We present results of the comparison between the joint estimator and the marginal estimator. In order to compare these estimators in a realistic way, we use the joint estimator with a null regularization and for the marginal approach, the hyperparameters are reconstructed jointly with the aberrations. We compared the root mean square error of the aberration estimates as a function of noise level for two image sizes (32×32 pixels and 128×128 pixels). The results for the two estimators are plotted in figure 7. We can see at least two different domains: when the noise level *n* < 5%, the two estimators give approximately the same results. For 5% < *n* < 20%, the MAP estimation is better. We have noticed that the results, for very high noise level *n* > 15% and an image size of 32 × 32 pixels, depends on the value of the aberrations coefficients i.e. the joint estimator could give better results than the marginal estimator. Anyway, in practice, this noise level is never reached.
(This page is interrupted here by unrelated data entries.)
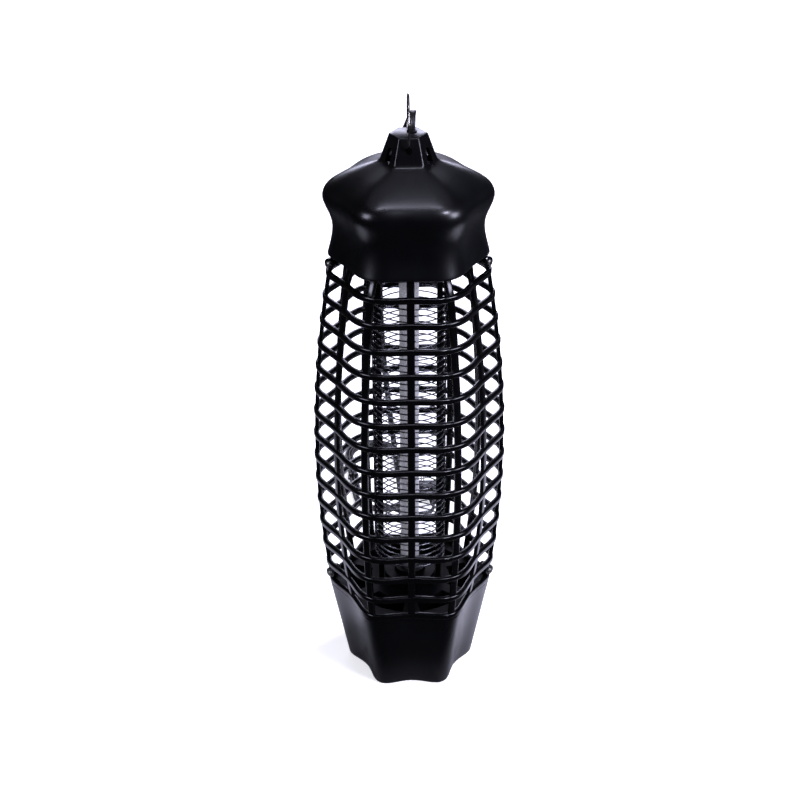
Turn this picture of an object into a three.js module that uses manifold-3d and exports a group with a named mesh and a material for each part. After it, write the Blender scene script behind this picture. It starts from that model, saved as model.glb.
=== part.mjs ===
// Lantern-shaped electric bug zapper, in millimetres, +Z up, standing on Z = 0 with its axis on X = Y = 0.
// The plan is a rounded hexagon with flat faces to the front (-Y) and rear and corners at +X and -X.
import * as THREE from 'three';
import { mergeVertices } from 'three/addons/utils/BufferGeometryUtils.js';
import Module from 'manifold-3d';

const wasm = await Module();
wasm.setup();

// Driving dimensions
const GAP = 0.3; // between touching pieces
const FACES = 6;
const TRAY_TOP = 77.2;
const TRAY_WALL = 2.2;
const CAGE_FOOT = 77.5; // underside of the cage
const CAGE_BELLY_Z = 203.7; // height of the widest ring
const CAGE_BELLY_R = 78; // corner radius of the plan there
const CAGE_WALL = 4.4; // radial depth of the bars
const BAR_HEIGHT = 4.8;
const LUG_RADIUS = 4.6; // screwed ears
const LUG_HEIGHTS = [['lower', 86.2], ['upper', 373.8]];
const SCREW_TURN = 40; // degrees that the ears' screws turn from the front
const RIB_WIDTH = 5.9;
const RING_COUNT = 15;
const CAGE_TOP = 386;
const CAGE_TOP_R = 57.6; // the top rim tucks inside the cap
const CAP_RIM_Z = 381.5;
const CAP_WALL = 2.3;
const BOSS_BASE_Z = 456;
const BOSS_TOP_Z = 476.7;
const LAMP_RADIUS = 8;
const LAMP_BOTTOM = 86;
const LAMP_LENGTH = 288;
const LAMP_CAP_LENGTH = 9;
const GRID_RADIUS = 29; // centre line of the killing wires
const GRID_WIRE = 1;
const GRID_BOTTOM = 106;
const GRID_TOP = 352;
const GRID_LEAD = 10.8; // rise of each wire in one turn; the second wire runs half way between
const HOOP_RADIUS = 21.8; // hanging ring, centre line
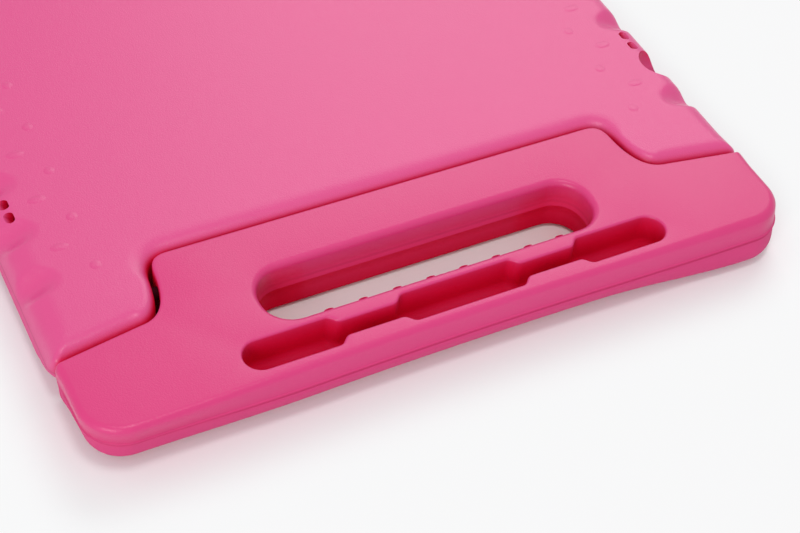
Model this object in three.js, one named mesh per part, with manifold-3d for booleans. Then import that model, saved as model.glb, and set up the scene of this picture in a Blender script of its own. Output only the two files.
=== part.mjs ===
// A foam case for a 10.5-inch tablet, with a folding carry handle. Millimetres, +Z up.
// The case lies on its screen side: z = 0 is the front rim and the back of the case faces up.
// X runs along the handle, which hangs off the -Y side, and the origin is under the middle.

import * as THREE from 'three';
import { mergeVertices } from 'three/addons/utils/BufferGeometryUtils.js';
import Module from 'manifold-3d';

const wasm = await Module();
wasm.setup();

// Driving dimensions

const tablet = { length: 250.6, width: 174.1, thickness: 6.1, corner: 8 };
const tabletClearance = 0.4;
const caseThickness = 25;

const sideWall = 22.6;
const farWall = 17.6;
const nearWall = 4.6;
const lipHeight = 6;
const lipOverlap = 5;
const lipFlare = 4;
const shellFarCorner = 24;
const shellEarCorner = { back: 5, front: 22 };
const shellBackRound = 11;
const shellFrontRound = 8;

const earWidth = 48.4;
const tongueCorner = 8.4;
const tongueDepth = 30.6;
const seamFillet = 12;
const shoulderFall = 5.9;
const handleEndStep = { left: 0.2, right: 2 };
const handleReach = 75.6;
const handleWaist = 1.8;
const handleCorner = 18;
const handleSeamRound = 1.2;
const handleBackRound = 2.4;
const handleSideRound = 2;
const handleEndTaper = { left: 6.8, right: -2.9 };
const handleTaperAtEar = 0.35;
const nearWallEven = 60;
const handleFrontRound = 8;
const handleBackDraft = 1.4;
const handleFrontDraft = 4.6;
const handleEndRound = 3;
const handleEndBlend = 9;

const gripLength = 142.6;
const gripWidth = 26;
const gripFromSeam = 36.2;
const gripRound = 2.8;
const gripOffset = 2.5;
const nubCount = 8;
const nubPitch = 14.1;
const nubRadius = 2.3;
const nubProud = 0.75;
const nubBelowBack = 1;

const stylusLength = 178;
const stylusChannelWidth = 6.8;
const stylusPocketWidth = 13.8;
const stylusPocketEnd = 38.2;
const stylusPocketMiddle = 50.6;
const stylusDepth = 14.5;
const stylusFromSeam = 60.5;
const stylusRound = 1;

const runningGap = 0.5;
const pinRadius = 2.5;
const pinLength = 40;
const pinInTongue = 12;
const pinFit = 0.3;
const pivotFromSeam = 14.2;
const pivotDrop = 5.5;
const cheekGap = 2;
const seamSoftness = { tongue: 7.5, cheek: 3, shoulder: 6, front: 2.5, depth: 5 };

const dotInset = 30;
const ovalInset = 20.6;
const patternPitch = 27.2;
const patternFirst = 3.2;
const dot = { width: 4.6, length: 4.6, height: 0.3 };
const oval = { width: 7.6, length: 4.2, height: 0.35 };
const dish = { width: 20, length: 15, depth: 3.5, tilt: 30 };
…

In terms of computational time, these two methods are quite equivalent.

## 5

## - CONCLUSION

We have presented two estimators. The first one is based on joint estimation of the aberratons and the object. It is the usual estimator in the field of phase diversity. We have shown its properties with simulations and pointed out its surprisingly good behavior for null regularization. We have also proposed a novel marginal estimator which estimates the sole aberration parameters and allows unsupervised estimation of the hyperparameters. We have shown, with simulations, its good asymptotic behavior. Finally, we have compared the performance of these estimators, for the reconstruction of the aberrations, for different image sizes and different noise levels. It appears that the marginal estimator gives equal or better reconstructions than the joint estimator while presenting a better coherence.